## Task statement
Repeat the full listing, word for word.

## Data excerpt
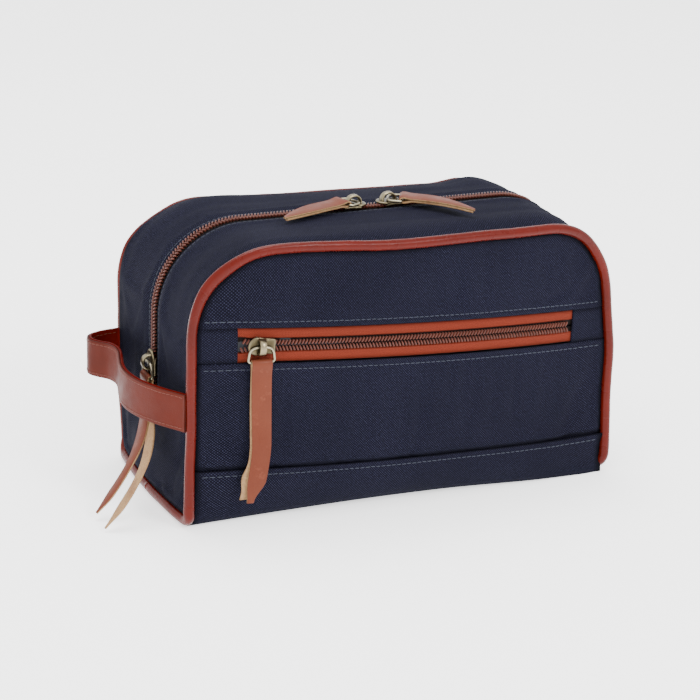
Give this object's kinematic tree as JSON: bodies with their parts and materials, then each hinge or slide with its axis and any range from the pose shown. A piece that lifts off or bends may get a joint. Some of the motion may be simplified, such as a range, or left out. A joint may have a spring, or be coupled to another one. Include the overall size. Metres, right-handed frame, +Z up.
{
  "type": "shaving kit bag",
  "caption": "Boxy zip-top shaving kit bag with leather piping, a two-way main zip, a front zip pocket, leather zip pulls and a side grab handle.",
  "frame": {"origin": "centre of the flat underside, where the bag rests", "axes": "+Z up, +X along the bag's length towards the end without a handle, the pocket front faces -Y"},
  "size_m": [0.3068, 0.142, 0.1689],
  "materials": {
    "navy_canvas": "tight woven navy canvas, matt",
    "piping_leather": "smooth tan-red leather over cord, soft sheen",
    "pull_leather": "grained tan-red leather with raw beige back and edges",
    "handle_leather": "smooth tan-red leather, stitched along both edges",
    "zip_tape": "rust woven tape",
    "zip_coil": "brown nylon coil",
    "antique_brass": "antique brass, dark in the recesses and bright on the edges",
    "lining_cloth": "smooth dark grey lining",
    "stiffener_board": "plain black board"
  },
  "bodies": {
    "shell": {"base_panel": "navy_canvas", "base_board": "stiffener_board", "lining_tub": "lining_cloth", "pocket_panel": "navy_canvas", "window_end_left": "navy_canvas", "window_end_right": "navy_canvas", "front_upper_left": "navy_canvas", "front_upper_right": "navy_canvas", "back_panel": "navy_canvas", "back_upper_left": "navy_canvas", "back_upper_right": "navy_canvas", "front_gusset_left": "navy_canvas", "front_gusset_right": "navy_canvas", "back_gusset_left": "navy_canvas", "back_gusset_right": "navy_canvas", "end_panel_left": "navy_canvas", "end_panel_right": "navy_canvas", "zip_end_tab": "navy_canvas", "piping_left": "piping_leather", "piping_right": "piping_leather", "front_zip_left": "zip_tape", "front_zip_right": "zip_tape", "back_zip_left": "zip_tape", "back_zip_right": "zip_tape", "pocket_tape_upper": "zip_tape", "pocket_tape_lower": "zip_tape", "pocket_coil_upper": "zip_coil", "pocket_coil_lower": "zip_coil", "pocket_bag": "lining_cloth", "handle_end_front": "handle_leather", "handle_end_back": "handle_leather"},
    "front_lip": {"front_lip_panel": "navy_canvas", "front_lip_lining": "lining_cloth", "front_gusset_lip": "navy_canvas", "front_lip_piping": "piping_leather", "front_zip_lip": "zip_tape"},
    "back_lip": {"back_lip_panel": "navy_canvas", "back_lip_lining": "lining_cloth", "back_gusset_lip": "navy_canvas", "back_lip_piping": "piping_leather", "back_zip_lip": "zip_tape"},
    "top_left_slider": {"top_left_slider": "antique_brass"},
    "top_left_loop": {"top_left_loop": "antique_brass"},
    "top_left_pull": {"top_left_pull": "pull_leather"},
    "top_right_slider": {"top_right_slider": "antique_brass"},
    "top_right_loop": {"top_right_loop": "antique_brass"},
    "top_right_pull": {"top_right_pull": "pull_leather"},
    "end_slider": {"end_slider": "antique_brass"},
    "end_loop": {"end_loop": "antique_brass"},
    "end_pull": {"end_pull": "pull_leather"},
    "end_pull_tails": {"end_pull_tails": "pull_leather"},
    "pocket_slider": {"pocket_slider": "antique_brass"},
    "pocket_loop": {"pocket_loop": "antique_brass"},
    "pocket_pull": {"pocket_pull": "pull_leather"},
    "handle": {"handle_strap": "handle_leather", "handle_lining": "handle_leather"}
  },
  "joints": [
    {"name": "mouth_open", "type": "hinge", "parent": "shell", "child": "front_lip", "pos_m": [0, -0.015, 0.04], "axis": [1, 0, 0], "range_deg": [0, 13]},
    {"name": "back_lip_open", "type": "hinge", "parent": "shell", "child": "back_lip", "pos_m": [0, 0.015, 0.04], "axis": [-1, 0, 0], "range_deg": [0, 13]},
    {"name": "top_left_slide", "type": "slide", "parent": "shell", "child": "top_left_slider", "axis": [-1, 0, 0], "range_m": [0, 0.068]},
    {"name": "top_right_slide", "type": "slide", "parent": "shell", "child": "top_right_slider", "axis": [1, 0, 0], "range_m": [0, 0.068]},
    {"name": "top_left_loop_swing", "type": "hinge", "parent": "top_left_slider", "child": "top_left_loop", "pos_m": [-0.011, 0, 0.166], "axis": [-0.2079, 0.9781, 0], "range_deg": [0, 100]},
    {"name": "top_left_pull_swing", "type": "hinge", "parent": "top_left_loop", "child": "top_left_pull", "pos_m": [-0.02156, -0.00225, 0.166], "axis": [-0.2079, 0.9781, 0], "range_deg": [0, 75]},
    {"name": "top_right_loop_swing", "type": "hinge", "parent": "top_right_slider", "child": "top_right_loop", "pos_m": [0.011, 0, 0.166], "axis": [-0.2079, -0.9781, 0], "range_deg": [0, 100]},
    {"name": "top_right_pull_swing", "type": "hinge", "parent": "top_right_loop", "child": "top_right_pull", "pos_m": [0.02156, -0.00225, 0.166], "axis": [-0.2079, -0.9781, 0], "range_deg": [0, 75]},
    {"name": "end_slide", "type": "slide", "parent": "shell", "child": "end_slider", "axis": [0, 0, 1], "range_m": [0, 0.025]},
    {"name": "end_loop_swing", "type": "hinge", "parent": "end_slider", "child": "end_loop", "pos_m": [-0.1385, 0, 0.0815], "axis": [0, 1, 0], "range_deg": [0, 6]},
    {"name": "end_pull_swing", "type": "hinge", "parent": "end_loop", "child": "end_pull", "pos_m": [-0.1385, 0, 0.0707], "axis": [0, 1, 0], "range_deg": [0, 5]},
    {"name": "end_tails_bend", "type": "hinge", "parent": "end_pull", "child": "end_pull_tails", "pos_m": [-0.1385, 0, 0.0544], "axis": [0, -1, 0], "range_deg": [0, 30]},
    {"name": "pocket_slide", "type": "hinge", "parent": "shell", "child": "pocket_slider", "pos_m": [0, 0.71454, 0.10175], "axis": [0.0569, 0, 0.9984], "range_deg": [0, 14.2]},
    {"name": "pocket_loop_swing", "type": "hinge", "parent": "pocket_slider", "child": "pocket_loop", "pos_m": [-0.09981, -0.06715, 0.10742], "axis": [-0.992, 0.126, 0], "range_deg": [0, 120]},
    {"name": "pocket_pull_swing", "type": "hinge", "parent": "pocket_loop", "child": "pocket_pull", "pos_m": [-0.09981, -0.06715, 0.09662], "axis": [-0.992, 0.126, 0], "range_deg": [0, 60]},
    {"name": "handle_tilt", "type": "hinge", "parent": "shell", "child": "handle", "pos_m": [-0.136, 0, 0.07], "axis": [0, 1, 0], "range_deg": [-10, 10]}
  ],
  "couplings": [
    {"joint": "back_lip_open", "follows": "mouth_open", "ratio": 1},
    {"joint": "top_left_slide", "follows": "mouth_open", "m_per_rad": 0.2997},
    {"joint": "top_right_slide", "follows": "mouth_open", "m_per_rad": 0.2997},
    {"joint": "end_tails_bend", "follows": "end_slide", "rad_per_m": 20.94}
  ]
}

## Answer to this problem
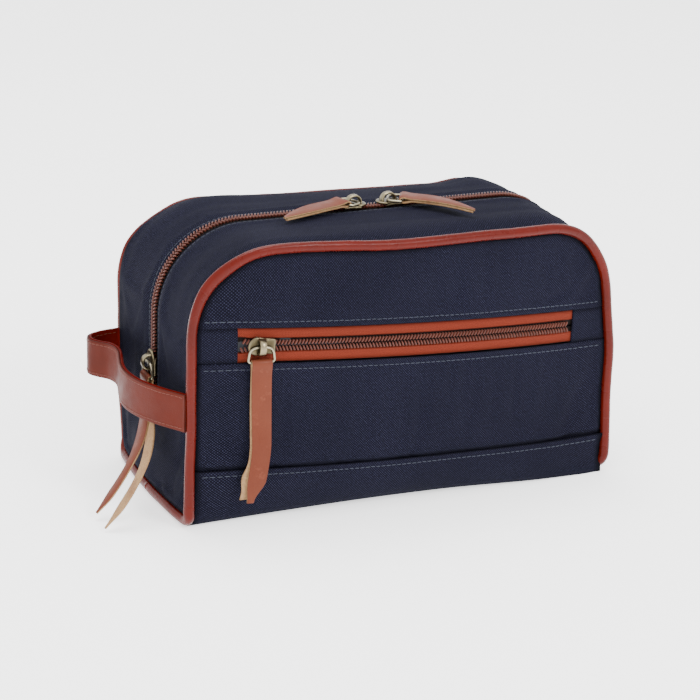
Give this object's kinematic tree as JSON: bodies with their parts and materials, then each hinge or slide with its axis and any range from the pose shown. A piece that lifts off or bends may get a joint. Some of the motion may be simplified, such as a range, or left out. A joint may have a spring, or be coupled to another one. Include the overall size. Metres, right-handed frame, +Z up.
{
  "type": "shaving kit bag",
  "caption": "Boxy zip-top shaving kit bag with leather piping, a two-way main zip, a front zip pocket, leather zip pulls and a side grab handle.",
  "frame": {"origin": "centre of the flat underside, where the bag rests", "axes": "+Z up, +X along the bag's length towards the end without a handle, the pocket front faces -Y"},
  "size_m": [0.3068, 0.142, 0.1689],
  "materials": {
    "navy_canvas": "tight woven navy canvas, matt",
    "piping_leather": "smooth tan-red leather over cord, soft sheen",
    "pull_leather": "grained tan-red leather with raw beige back and edges",
    "handle_leather": "smooth tan-red leather, stitched along both edges",
    "zip_tape": "rust woven tape",
    "zip_coil": "brown nylon coil",
    "antique_brass": "antique brass, dark in the recesses and bright on the edges",
    "lining_cloth": "smooth dark grey lining",
    "stiffener_board": "plain black board"
  },
  "bodies": {
    "shell": {"base_panel": "navy_canvas", "base_board": "stiffener_board", "lining_tub": "lining_cloth", "pocket_panel": "navy_canvas", "window_end_left": "navy_canvas", "window_end_right": "navy_canvas", "front_upper_left": "navy_canvas", "front_upper_right": "navy_canvas", "back_panel": "navy_canvas", "back_upper_left": "navy_canvas", "back_upper_right": "navy_canvas", "front_gusset_left": "navy_canvas", "front_gusset_right": "navy_canvas", "back_gusset_left": "navy_canvas", "back_gusset_right": "navy_canvas", "end_panel_left": "navy_canvas", "end_panel_right": "navy_canvas", "zip_end_tab": "navy_canvas", "piping_left": "piping_leather", "piping_right": "piping_leather", "front_zip_left": "zip_tape", "front_zip_right": "zip_tape", "back_zip_left": "zip_tape", "back_zip_right": "zip_tape", "pocket_tape_upper": "zip_tape", "pocket_tape_lower": "zip_tape", "pocket_coil_upper": "zip_coil", "pocket_coil_lower": "zip_coil", "pocket_bag": "lining_cloth", "handle_end_front": "handle_leather", "handle_end_back": "handle_leather"},
    "front_lip": {"front_lip_panel": "navy_canvas", "front_lip_lining": "lining_cloth", "front_gusset_lip": "navy_canvas", "front_lip_piping": "piping_leather", "front_zip_lip": "zip_tape"},
    "back_lip": {"back_lip_panel": "navy_canvas", "back_lip_lining": "lining_cloth", "back_gusset_lip": "navy_canvas", "back_lip_piping": "piping_leather", "back_zip_lip": "zip_tape"},
    "top_left_slider": {"top_left_slider": "antique_brass"},
    "top_left_loop": {"top_left_loop": "antique_brass"},
    "top_left_pull": {"top_left_pull": "pull_leather"},
    "top_right_slider": {"top_right_slider": "antique_brass"},
    "top_right_loop": {"top_right_loop": "antique_brass"},
    "top_right_pull": {"top_right_pull": "pull_leather"},
    "end_slider": {"end_slider": "antique_brass"},
    "end_loop": {"end_loop": "antique_brass"},
    "end_pull": {"end_pull": "pull_leather"},
    "end_pull_tails": {"end_pull_tails": "pull_leather"},
    "pocket_slider": {"pocket_slider": "antique_brass"},
    "pocket_loop": {"pocket_loop": "antique_brass"},
    "pocket_pull": {"pocket_pull": "pull_leather"},
    "handle": {"handle_strap": "handle_leather", "handle_lining": "handle_leather"}
  },
  "joints": [
    {"name": "mouth_open", "type": "hinge", "parent": "shell", "child": "front_lip", "pos_m": [0, -0.015, 0.04], "axis": [1, 0, 0], "range_deg": [0, 13]},
    {"name": "back_lip_open", "type": "hinge", "parent": "shell", "child": "back_lip", "pos_m": [0, 0.015, 0.04], "axis": [-1, 0, 0], "range_deg": [0, 13]},
    {"name": "top_left_slide", "type": "slide", "parent": "shell", "child": "top_left_slider", "axis": [-1, 0, 0], "range_m": [0, 0.068]},
    {"name": "top_right_slide", "type": "slide", "parent": "shell", "child": "top_right_slider", "axis": [1, 0, 0], "range_m": [0, 0.068]},
    {"name": "top_left_loop_swing", "type": "hinge", "parent": "top_left_slider", "child": "top_left_loop", "pos_m": [-0.011, 0, 0.166], "axis": [-0.2079, 0.9781, 0], "range_deg": [0, 100]},
    {"name": "top_left_pull_swing", "type": "hinge", "parent": "top_left_loop", "child": "top_left_pull", "pos_m": [-0.02156, -0.00225, 0.166], "axis": [-0.2079, 0.9781, 0], "range_deg": [0, 75]},
    {"name": "top_right_loop_swing", "type": "hinge", "parent": "top_right_slider", "child": "top_right_loop", "pos_m": [0.011, 0, 0.166], "axis": [-0.2079, -0.9781, 0], "range_deg": [0, 100]},
    {"name": "top_right_pull_swing", "type": "hinge", "parent": "top_right_loop", "child": "top_right_pull", "pos_m": [0.02156, -0.00225, 0.166], "axis": [-0.2079, -0.9781, 0], "range_deg": [0, 75]},
    {"name": "end_slide", "type": "slide", "parent": "shell", "child": "end_slider", "axis": [0, 0, 1], "range_m": [0, 0.025]},
    {"name": "end_loop_swing", "type": "hinge", "parent": "end_slider", "child": "end_loop", "pos_m": [-0.1385, 0, 0.0815], "axis": [0, 1, 0], "range_deg": [0, 6]},
    {"name": "end_pull_swing", "type": "hinge", "parent": "end_loop", "child": "end_pull", "pos_m": [-0.1385, 0, 0.0707], "axis": [0, 1, 0], "range_deg": [0, 5]},
    {"name": "end_tails_bend", "type": "hinge", "parent": "end_pull", "child": "end_pull_tails", "pos_m": [-0.1385, 0, 0.0544], "axis": [0, -1, 0], "range_deg": [0, 30]},
    {"name": "pocket_slide", "type": "hinge", "parent": "shell", "child": "pocket_slider", "pos_m": [0, 0.71454, 0.10175], "axis": [0.0569, 0, 0.9984], "range_deg": [0, 14.2]},
    {"name": "pocket_loop_swing", "type": "hinge", "parent": "pocket_slider", "child": "pocket_loop", "pos_m": [-0.09981, -0.06715, 0.10742], "axis": [-0.992, 0.126, 0], "range_deg": [0, 120]},
    {"name": "pocket_pull_swing", "type": "hinge", "parent": "pocket_loop", "child": "pocket_pull", "pos_m": [-0.09981, -0.06715, 0.09662], "axis": [-0.992, 0.126, 0], "range_deg": [0, 60]},
    {"name": "handle_tilt", "type": "hinge", "parent": "shell", "child": "handle", "pos_m": [-0.136, 0, 0.07], "axis": [0, 1, 0], "range_deg": [-10, 10]}
  ],
  "couplings": [
    {"joint": "back_lip_open", "follows": "mouth_open", "ratio": 1},
    {"joint": "top_left_slide", "follows": "mouth_open", "m_per_rad": 0.2997},
    {"joint": "top_right_slide", "follows": "mouth_open", "m_per_rad": 0.2997},
    {"joint": "end_tails_bend", "follows": "end_slide", "rad_per_m": 20.94}
  ]
}